If one central concern can be singled out in that eclectic period which comprises the fifteenth and sixteenth centuries it is language. Humanism was not so much interested in linguistics in an abstract sense but with the power of the word in action. Nancy Struever has shown that humanist linguistic thought is greatly indebted to the sophist rhetorical tradition as interpreted in Latin by the great Roman rhetoricians Cicero and Quintillian. “Renaissance language theorists,” and here she cites Petrarch and the nominalist, William of Occam, especially, “repeat some of the basic moments of sophistic thought in their attempt to reassess the relation of language to being, their emphasis on the mediating power of language, and their sense of role as derived from language skill.” Humanism conceived of discourse as leading to decision, of language as a motivator of human choice and action.

The attack mounted by Renaissance humanism against scholasticism was founded not so much on a rejection of the basic tenets of medieval speculative philosophy as on a total repudiation of the purely formal character of terministic logic and its ossified discourse.
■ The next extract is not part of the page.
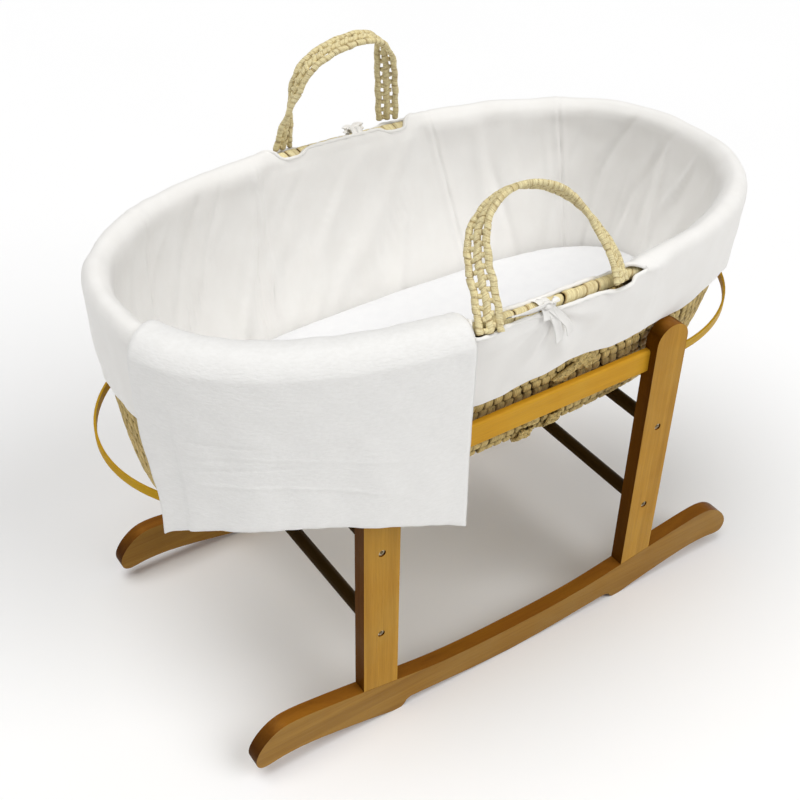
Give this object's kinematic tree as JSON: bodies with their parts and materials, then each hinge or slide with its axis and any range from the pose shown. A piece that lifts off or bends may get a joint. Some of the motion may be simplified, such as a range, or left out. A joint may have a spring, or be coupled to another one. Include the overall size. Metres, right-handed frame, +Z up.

The scholastic dialectician's insistence on the priority of thought over speech and the subsequent subordination of the sciences of discourse to dialectics was countered by the humanists with a declaration of the primacy of linguistic eloquence in all intellectual activity. As Trapezuntius put it, “For indeed, reason itself lies hidden in the obscure processes of the intellect before it has been drawn forth by speech; it has just so much light or brilliance as the fire hidden in the flint, before one strikes it: indeed, while it is hidden no one would think to call it fire.”